Collected data >>
------------------------

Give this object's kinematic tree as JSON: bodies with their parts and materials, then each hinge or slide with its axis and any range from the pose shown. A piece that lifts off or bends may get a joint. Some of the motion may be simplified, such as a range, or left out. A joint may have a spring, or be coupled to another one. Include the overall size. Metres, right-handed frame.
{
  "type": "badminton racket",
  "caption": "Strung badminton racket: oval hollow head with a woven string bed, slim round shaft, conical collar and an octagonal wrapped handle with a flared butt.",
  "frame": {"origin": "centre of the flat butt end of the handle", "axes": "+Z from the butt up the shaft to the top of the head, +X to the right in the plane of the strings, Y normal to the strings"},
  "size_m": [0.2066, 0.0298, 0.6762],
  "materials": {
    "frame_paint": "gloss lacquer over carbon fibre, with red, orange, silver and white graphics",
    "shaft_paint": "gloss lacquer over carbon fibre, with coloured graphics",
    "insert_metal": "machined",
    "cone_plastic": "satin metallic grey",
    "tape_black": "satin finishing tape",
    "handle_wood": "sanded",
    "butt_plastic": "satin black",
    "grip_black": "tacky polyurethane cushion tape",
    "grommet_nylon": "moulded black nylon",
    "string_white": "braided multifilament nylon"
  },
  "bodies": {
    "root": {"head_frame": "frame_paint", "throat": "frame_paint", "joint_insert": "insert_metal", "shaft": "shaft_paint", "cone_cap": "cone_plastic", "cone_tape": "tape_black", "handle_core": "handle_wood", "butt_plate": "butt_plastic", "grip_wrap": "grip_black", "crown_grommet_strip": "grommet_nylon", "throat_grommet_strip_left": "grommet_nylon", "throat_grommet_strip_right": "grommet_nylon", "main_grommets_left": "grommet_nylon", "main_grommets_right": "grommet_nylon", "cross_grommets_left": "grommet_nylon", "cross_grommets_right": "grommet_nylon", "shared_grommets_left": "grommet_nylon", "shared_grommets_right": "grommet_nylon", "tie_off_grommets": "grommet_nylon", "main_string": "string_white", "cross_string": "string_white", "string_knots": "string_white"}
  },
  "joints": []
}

------------------------

Task details >> Give back the data above exactly as it appears.

Written reply >>
Give this object's kinematic tree as JSON: bodies with their parts and materials, then each hinge or slide with its axis and any range from the pose shown. A piece that lifts off or bends may get a joint. Some of the motion may be simplified, such as a range, or left out. A joint may have a spring, or be coupled to another one. Include the overall size. Metres, right-handed frame.
{
  "type": "badminton racket",
  "caption": "Strung badminton racket: oval hollow head with a woven string bed, slim round shaft, conical collar and an octagonal wrapped handle with a flared butt.",
  "frame": {"origin": "centre of the flat butt end of the handle", "axes": "+Z from the butt up the shaft to the top of the head, +X to the right in the plane of the strings, Y normal to the strings"},
  "size_m": [0.2066, 0.0298, 0.6762],
  "materials": {
    "frame_paint": "gloss lacquer over carbon fibre, with red, orange, silver and white graphics",
    "shaft_paint": "gloss lacquer over carbon fibre, with coloured graphics",
    "insert_metal": "machined",
    "cone_plastic": "satin metallic grey",
    "tape_black": "satin finishing tape",
    "handle_wood": "sanded",
    "butt_plastic": "satin black",
    "grip_black": "tacky polyurethane cushion tape",
    "grommet_nylon": "moulded black nylon",
    "string_white": "braided multifilament nylon"
  },
  "bodies": {
    "root": {"head_frame": "frame_paint", "throat": "frame_paint", "joint_insert": "insert_metal", "shaft": "shaft_paint", "cone_cap": "cone_plastic", "cone_tape": "tape_black", "handle_core": "handle_wood", "butt_plate": "butt_plastic", "grip_wrap": "grip_black", "crown_grommet_strip": "grommet_nylon", "throat_grommet_strip_left": "grommet_nylon", "throat_grommet_strip_right": "grommet_nylon", "main_grommets_left": "grommet_nylon", "main_grommets_right": "grommet_nylon", "cross_grommets_left": "grommet_nylon", "cross_grommets_right": "grommet_nylon", "shared_grommets_left": "grommet_nylon", "shared_grommets_right": "grommet_nylon", "tie_off_grommets": "grommet_nylon", "main_string": "string_white", "cross_string": "string_white", "string_knots": "string_white"}
  },
  "joints": []
}